Deja pasar unos segundos...
Muchos juicios se emiten sobre una obra sin atender a que son solo opiniones y no sanciones. El crítico suele menospreciar la reflexión del autor sobre su propia creación -tal vez porque los comentaristas siguen creyendo en las musa-raña-s musarañeras-.
Sin embargo, nadie conoce una obra mejor que su autor, por tantas veces revisada, corregida, tallada. Reconozco que yo -lo he dicho muchas veces- no sé qué palabra viene tras la primera que he escrito y que ha venido de no sé desde dónde: es como si cada una fuera un camino desconocido para la siguiente.
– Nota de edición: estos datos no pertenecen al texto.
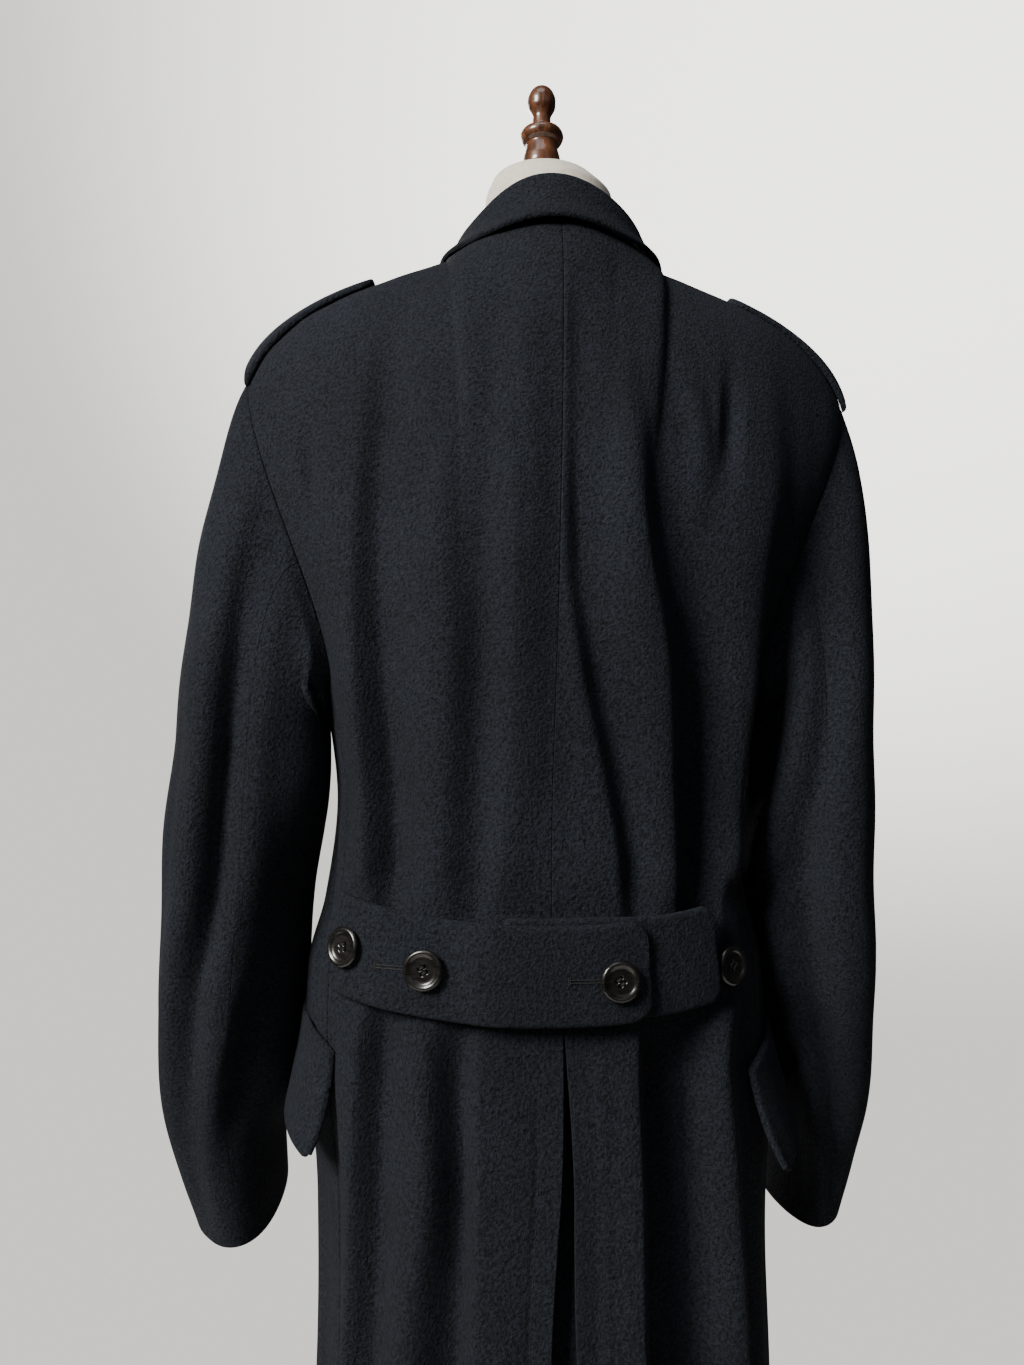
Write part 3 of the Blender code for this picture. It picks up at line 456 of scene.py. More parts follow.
def bodyGrid(shares, steps, levels, form=False, first=0.0):
    # the whole body as rows: yoke rows from the shoulder seam, then rings down to the hem
    high = len(steps)
    s = np.broadcast_to(np.asarray(shares, float), (high + len(levels), len(shares)))
    v = np.maximum(steps, first)[:, None]
    points = np.concatenate([yokeAt(s[:high], v, form), bodyRing(s[high:], levels[:, None])])
    step = 1e-4
    up = s[:high]
    ahead = np.where((up <= 1) & (up + step > 1), up, up + step)
    behind = np.maximum(np.where((up > 1) & (up - step <= 1), up, up - step), 1e-9)
    ds = yokeAt(ahead, v, form) - yokeAt(behind, v, form)
    dv = yokeAt(up, np.minimum(v + step, 1), form) - yokeAt(up, np.maximum(v - step, 0), form)
    upper = unitVec(np.cross(ds, dv))
    low = s[high - 1:]
    z = np.concatenate([[coat["chestZ"]], levels])[:, None]
    ds = bodyRing(low + step, z) - bodyRing(np.maximum(low - step, 1e-9), z)
    dz = bodyRing(low, z - step) - bodyRing(low, z + step)
    normals = np.concatenate([upper[:-1], unitVec(np.cross(ds, dz))])
    normals[..., 0] = np.where((s < 1e-6) | (np.abs(s - 2) < 1e-6), 0, normals[..., 0])
    return points, unitVec(normals)


# Middle line of the belt, and how it presses the folds of the back flat: over what reach, with what ease,
# by what share, and the most height it leaves
beltLine = {"middle": 0.943, "rise": 0.013, "half": 0.13, "reach": 0.034, "ease": 0.026, "share": 0.35,
            "most": 0.0016}


def beltLevel(across):
    # height of the belt's middle line, rising to both sides as a parabola
    return beltLine["middle"] + beltLine["rise"] * (across / beltLine["half"]) ** 2


# Crests and valleys of the back, in order from the centre to the side, as seen in the photograph and carried
# on below it: each row is z, mm from the centre back and mm high; the first list is the height at the centre
backCreases = {
    "centre": [(1.42, 0), (1.354, -2.5), (1.278, -3.5), (1.205, -3), (1.135, -1.5), (1.07, -0.5),
               (0.98, 0), (0.26, 0)],
    "left": [
        [(1.42, 30, 0), (1.354, 30, 2), (1.278, 28, 3), (1.205, 28, 3), (1.135, 26, 3), (1.07, 26, 3),
         (1.01, 30, 3), (0.95, 36, 2), (0.87, 48, 3), (0.81, 50, 4), (0.74, 51, 5), (0.50, 57, 5),
         (0.26, 70, 5)],
        [(1.42, 52, 0), (1.354, 51, -3), (1.278, 54, -5), (1.205, 52, -6), (1.135, 48, -6),
         (1.07, 47, -6), (1.01, 47, -5), (0.95, 52, -5), (0.87, 60, -9), (0.81, 62, -12), (0.74, 66, -13),
         (0.50, 80, -13), (0.26, 96, -13)],
        [(1.42, 110, 0), (1.354, 108, 1), (1.278, 90, 2), (1.205, 79, 3), (1.135, 71, 4), (1.07, 71, 4),
         (1.01, 71, 4), (0.95, 76, 4), (0.87, 82, 6), (0.81, 84, 7), (0.74, 94, 7), (0.50, 110, 8),
         (0.26, 130, 9)],
        [(1.42, 132, 0), (1.354, 131, -2), (1.278, 131, -6), (1.205, 127, -9), (1.135, 122, -12),
         (1.07, 116, -14), (1.01, 109, -14), (0.95, 106, -9), (0.87, 113, -9), (0.80, 122, -10),
         (0.74, 126, -9), (0.50, 140, -10), (0.26, 160, -10)],
        [(1.42, 156, 0), (1.354, 152, 1), (1.278, 149, 3), (1.205, 144, 5), (1.135, 136, 6),
         (1.07, 129, 6), (1.01, 122, 7), (0.95, 122, 4), (0.87, 128, 6), (0.80, 137, 6), (0.74, 140, 6),
         (0.50, 155, 6), (0.26, 175, 6)],
    ],
    "right": [
        [(1.42, 1, 0), (1.278, 1, -3.3), (1.205, 2, -2.5), (1.135, 13, 0), (1.07, 29, 1.5), (1.01, 40, 2),
         (0.96, 42, 1.5), (0.92, 14, 0), (0.26, 12, 0.5)],
        [(1.42, 9, 0), (1.354, 10, -5), (1.278, 11, -8), (1.205, 15, -9), (1.135, 26, -9), (1.07, 43, -8),
         (1.01, 53, -7), (0.96, 55, -5), (0.92, 30, 0), (0.87, 24, 1.5), (0.26, 30, 2)],
        [(1.42, 36, 0), (1.354, 41, 0.5), (1.278, 47, 2), (1.205, 58, 3), (1.135, 70, 4), (1.07, 76, 4),
         (1.01, 79, 4), (0.96, 74, 4), (0.92, 55, 3), (0.87, 50, 4), (0.805, 48, 5), (0.745, 48, 5),
         (0.50, 58, 5), (0.26, 72, 5)],
        [(1.42, 55, 0), (1.354, 56, -1), (1.278, 69, -5), (1.205, 79, -11), (1.135, 94, -14),
         (1.07, 99, -15), (1.01, 99, -15), (0.96, 94, -11), (0.92, 70, -12), (0.87, 63, -15),
         (0.805, 61, -16), (0.745, 61, -16), (0.50, 71, -16), (0.26, 86, -16)],
        [(1.42, 60, 0), (1.354, 62, -1), (1.278, 76, -5), (1.205, 87, -11), (1.135, 101, -14),
         (1.07, 105, -15), (1.01, 104, -15), (0.96, 99, -11), (0.92, 92, -15), (0.87, 92, -18),
         (0.80, 90, -18), (0.735, 93, -18), (0.50, 100, -17), (0.26, 112, -17)],
        [(1.42, 160, 0), (1.354, 163, 2), (1.283, 160, 5), (1.212, 148, 9), (1.141, 142, 12),
         (1.065, 136, 12), (1.00, 133, 12), (0.95, 128, 6), (0.87, 114, 5), (0.795, 115, 6),
         (0.725, 121, 7), (0.50, 126, 7), (0.26, 144, 7)],
        [(1.42, 200, 0), (1.283, 200, 0), (1.212, 176, 0), (1.141, 158, 2), (1.065, 147, 3),
         (1.00, 143, 3), (0.95, 141, 1), (0.87, 133, -3), (0.79, 134, -5), (0.50, 147, -7),
         (0.26, 168, -8)],
    ],
}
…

Pero también es verdad que ese texto es luego impugnado, tachado, desprovisto de lo que fue producto de la prisa dictiva y completado con lo que no contenía y era imprescindible.
Es cierto que ante un cuadro, un poema, una sinfonía no es fácil distinguir entre lo que nos comunica y lo que nos autocomunicamos partiendo de ellos: si nos dicen o les decimos. Y verdad es igualmente que el autor no acierta del todo porque el texto suele independizarse de la voluntad de la pluma: aunque siempre se equivoca menos que cualquier otro lector o estudioso, que rara vez leen al margen de sus intereses estéticos. La solución no es difícil: basta con expresarse, por muy profundo que sea el contenido, con claridad y no con hermetismo trabaléngüico o confusión semántica. Que una cosa es la probable complejidad y riqueza del texto escrito y otra la libérrima subjetividad de quien lo lee.